TASK GOAL >> Give all of the lines again, with nothing added or dropped.

INFORMATION SUPPLIED >>
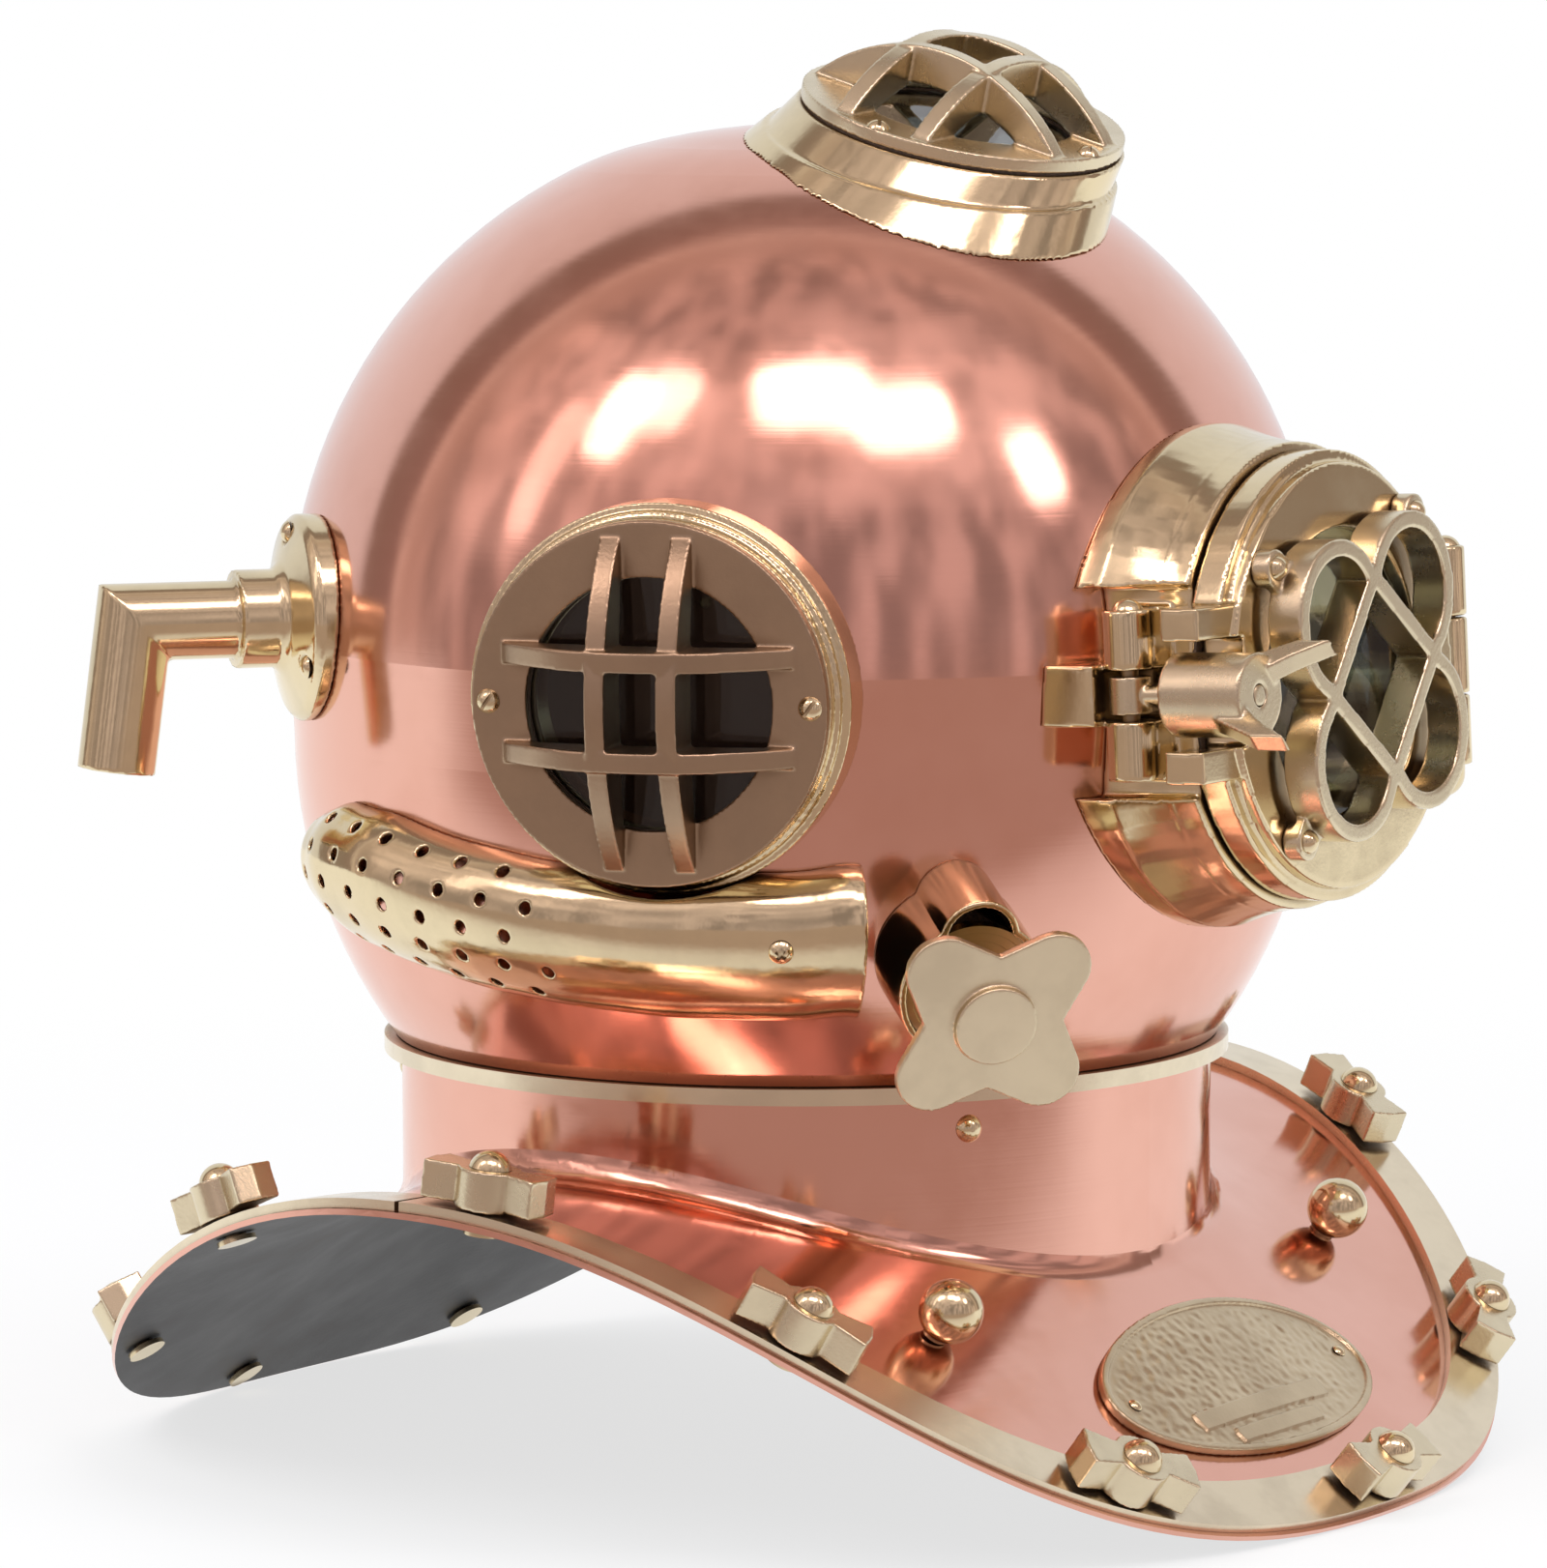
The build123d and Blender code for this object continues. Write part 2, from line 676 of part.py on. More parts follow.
bonnet = bonnet_outside - bonnet_inside
for spot in bonnet_screw_planes:
    bonnet -= spot * rivet_hole
port_screws = []
side_glass, side_gasket, side_back = port_parts(
    side_flange_radius, side_window_radius, side_flange_thickness)
side_screws = guard_screw_spots(side_flange_radius - 2 * side_frame_step, side_screw_azimuths)
side_guard = drum(side_flange_radius, -side_flange_thickness, 0) + guard_bars(
    side_window_radius, side_bar_room, side_bar_height,
    (90, side_bar_offset_x, side_upright_reach), (0, side_bar_offset_y, side_level_reach))
side_guard -= drum(side_window_radius, -overrun, 0)
side_step = side_back - side_step_depth
side_spigot = side_window_radius + port_spigot_wall
side_spigot_end = crown_radius - side_distance - bonnet_wall - port_spigot_depth
side_steps = ((side_flange_radius, side_step - side_frame_step, side_back),
              (side_frame_radius - side_frame_step, -side_distance / 2, side_step),
              (side_frame_radius, -side_distance / 2, side_step - side_frame_step))
for side, spot in zip(("right", "left"), side_planes):
    frame = port_frame(spot, side_steps, side_window_radius, side_back, side_spigot, side_spigot_end)
    guard, gasket = side_guard, side_gasket
    for screw in side_screws:
        guard -= screw * screw_hole
        gasket -= screw * screw_hole
        frame -= spot * screw * drum(guard_screw_shank + hole_clearance, -screw_depth - face_gap, overrun)
        port_screws.append(spot * screw * port_screw_blank)
    save(f"{side}_port_frame", frame)
    save(f"{side}_port_gasket", spot * gasket)
    save(f"{side}_port_glass", spot * side_glass)
    save(f"{side}_port_guard", spot * guard)
    bonnet -= spot * drum(side_spigot + fit_clearance, side_spigot_end, overrun)

# Top port: its frame widens with depth and leans back and to the diver's right, with a ledge round
# it, and its guard's bars run along and across the helmet
top_glass, top_gasket, top_back = port_parts(top_flange_radius, top_window_radius, top_flange_thickness)
top_spigot = top_window_radius + port_spigot_wall
top_spigot_end = -top_frame_depth - bonnet_wall - port_spigot_depth


def top_circle(depth, step=0.0):
    """The outline of the top frame at a depth, smaller by step."""
    share = (depth + top_back) / (top_foot_depth + top_back)
    radius = top_frame_radius + (top_foot_radius - top_frame_radius) * share - step
    middle = Vector(*top_foot_shift) * share
    return (top_plane * Pos(middle.X, middle.Y, -depth) * Circle(radius)).wire()


top_wall = Solid.make_loft([top_circle(-top_back), top_circle(top_ledge_depth, top_ledge_step)], ruled=True)
top_wall += Solid.make_loft([top_circle(top_ledge_depth), top_circle(top_foot_depth)], ruled=True)
top_frame = top_wall - bonnet_solid(-seat_gap)
top_frame += top_plane * drum(top_spigot, top_spigot_end, top_back)
top_frame -= top_plane * drum(top_window_radius + glass_overlap + fit_clearance,
                              top_back - glass_thickness - seat_gap, overrun)
top_frame -= top_plane * drum(top_window_radius, top_spigot_end - overrun, overrun)
top_guard = drum(top_flange_radius, -top_flange_thickness, 0) + guard_bars(
    top_window_radius, top_bar_room, top_bar_height,
    (90 + top_azimuth, top_bar_offset, top_bar_reach), (top_azimuth, top_bar_offset, top_bar_reach))
top_guard -= drum(top_window_radius, -overrun, 0)
top_screws = [top_azimuth + azimuth for azimuth in top_screw_azimuths]
for screw in guard_screw_spots(top_flange_radius - 1.5 * side_frame_step, top_screws):
    top_guard -= screw * screw_hole
    top_gasket -= screw * screw_hole
    top_frame -= top_plane * screw * drum(
        guard_screw_shank + hole_clearance, -screw_depth - face_gap, overrun)
    port_screws.append(top_plane * screw * port_screw_blank)
save("top_port_frame", top_frame)
save("top_port_gasket", top_plane * top_gasket)
save("top_port_glass", top_plane * top_glass)
save("top_port_guard", top_plane * top_guard)
save("port_guard_screws", *port_screws)
bonnet -= top_plane * drum(top_spigot + fit_clearance, -2 * top_frame_depth, overrun)


# Front port frame, with hinge knuckles on the diver's left and clamp lugs on the right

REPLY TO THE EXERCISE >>
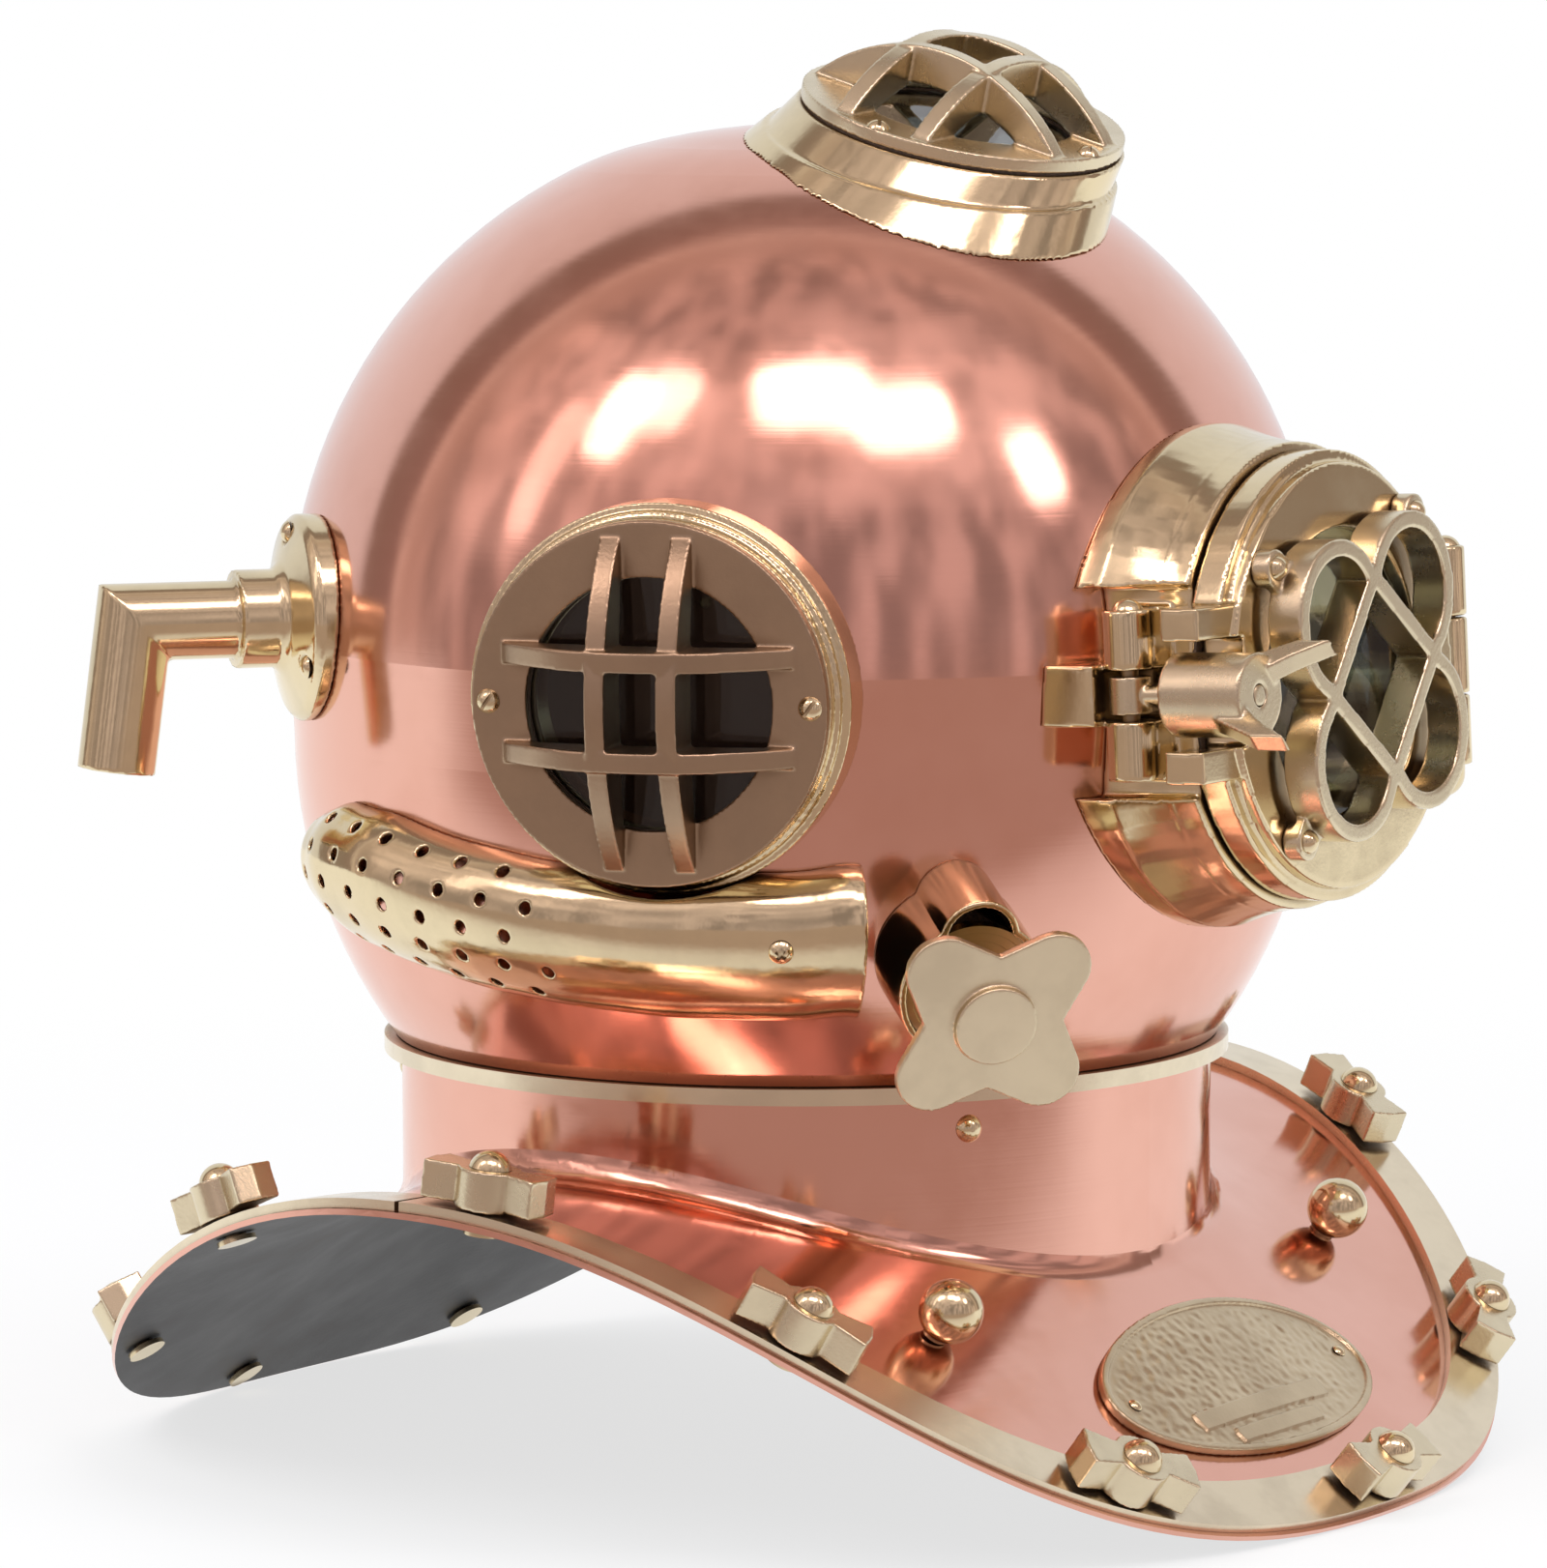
The build123d and Blender code for this object continues. Write part 2, from line 676 of part.py on. More parts follow.
bonnet = bonnet_outside - bonnet_inside
for spot in bonnet_screw_planes:
    bonnet -= spot * rivet_hole
port_screws = []
side_glass, side_gasket, side_back = port_parts(
    side_flange_radius, side_window_radius, side_flange_thickness)
side_screws = guard_screw_spots(side_flange_radius - 2 * side_frame_step, side_screw_azimuths)
side_guard = drum(side_flange_radius, -side_flange_thickness, 0) + guard_bars(
    side_window_radius, side_bar_room, side_bar_height,
    (90, side_bar_offset_x, side_upright_reach), (0, side_bar_offset_y, side_level_reach))
side_guard -= drum(side_window_radius, -overrun, 0)
side_step = side_back - side_step_depth
side_spigot = side_window_radius + port_spigot_wall
side_spigot_end = crown_radius - side_distance - bonnet_wall - port_spigot_depth
side_steps = ((side_flange_radius, side_step - side_frame_step, side_back),
              (side_frame_radius - side_frame_step, -side_distance / 2, side_step),
              (side_frame_radius, -side_distance / 2, side_step - side_frame_step))
for side, spot in zip(("right", "left"), side_planes):
    frame = port_frame(spot, side_steps, side_window_radius, side_back, side_spigot, side_spigot_end)
    guard, gasket = side_guard, side_gasket
    for screw in side_screws:
        guard -= screw * screw_hole
        gasket -= screw * screw_hole
        frame -= spot * screw * drum(guard_screw_shank + hole_clearance, -screw_depth - face_gap, overrun)
        port_screws.append(spot * screw * port_screw_blank)
    save(f"{side}_port_frame", frame)
    save(f"{side}_port_gasket", spot * gasket)
    save(f"{side}_port_glass", spot * side_glass)
    save(f"{side}_port_guard", spot * guard)
    bonnet -= spot * drum(side_spigot + fit_clearance, side_spigot_end, overrun)

# Top port: its frame widens with depth and leans back and to the diver's right, with a ledge round
# it, and its guard's bars run along and across the helmet
top_glass, top_gasket, top_back = port_parts(top_flange_radius, top_window_radius, top_flange_thickness)
top_spigot = top_window_radius + port_spigot_wall
top_spigot_end = -top_frame_depth - bonnet_wall - port_spigot_depth


def top_circle(depth, step=0.0):
    """The outline of the top frame at a depth, smaller by step."""
    share = (depth + top_back) / (top_foot_depth + top_back)
    radius = top_frame_radius + (top_foot_radius - top_frame_radius) * share - step
    middle = Vector(*top_foot_shift) * share
    return (top_plane * Pos(middle.X, middle.Y, -depth) * Circle(radius)).wire()


top_wall = Solid.make_loft([top_circle(-top_back), top_circle(top_ledge_depth, top_ledge_step)], ruled=True)
top_wall += Solid.make_loft([top_circle(top_ledge_depth), top_circle(top_foot_depth)], ruled=True)
top_frame = top_wall - bonnet_solid(-seat_gap)
top_frame += top_plane * drum(top_spigot, top_spigot_end, top_back)
top_frame -= top_plane * drum(top_window_radius + glass_overlap + fit_clearance,
                              top_back - glass_thickness - seat_gap, overrun)
top_frame -= top_plane * drum(top_window_radius, top_spigot_end - overrun, overrun)
top_guard = drum(top_flange_radius, -top_flange_thickness, 0) + guard_bars(
    top_window_radius, top_bar_room, top_bar_height,
    (90 + top_azimuth, top_bar_offset, top_bar_reach), (top_azimuth, top_bar_offset, top_bar_reach))
top_guard -= drum(top_window_radius, -overrun, 0)
top_screws = [top_azimuth + azimuth for azimuth in top_screw_azimuths]
for screw in guard_screw_spots(top_flange_radius - 1.5 * side_frame_step, top_screws):
    top_guard -= screw * screw_hole
    top_gasket -= screw * screw_hole
    top_frame -= top_plane * screw * drum(
        guard_screw_shank + hole_clearance, -screw_depth - face_gap, overrun)
    port_screws.append(top_plane * screw * port_screw_blank)
save("top_port_frame", top_frame)
save("top_port_gasket", top_plane * top_gasket)
save("top_port_glass", top_plane * top_glass)
save("top_port_guard", top_plane * top_guard)
save("port_guard_screws", *port_screws)
bonnet -= top_plane * drum(top_spigot + fit_clearance, -2 * top_frame_depth, overrun)


# Front port frame, with hinge knuckles on the diver's left and clamp lugs on the right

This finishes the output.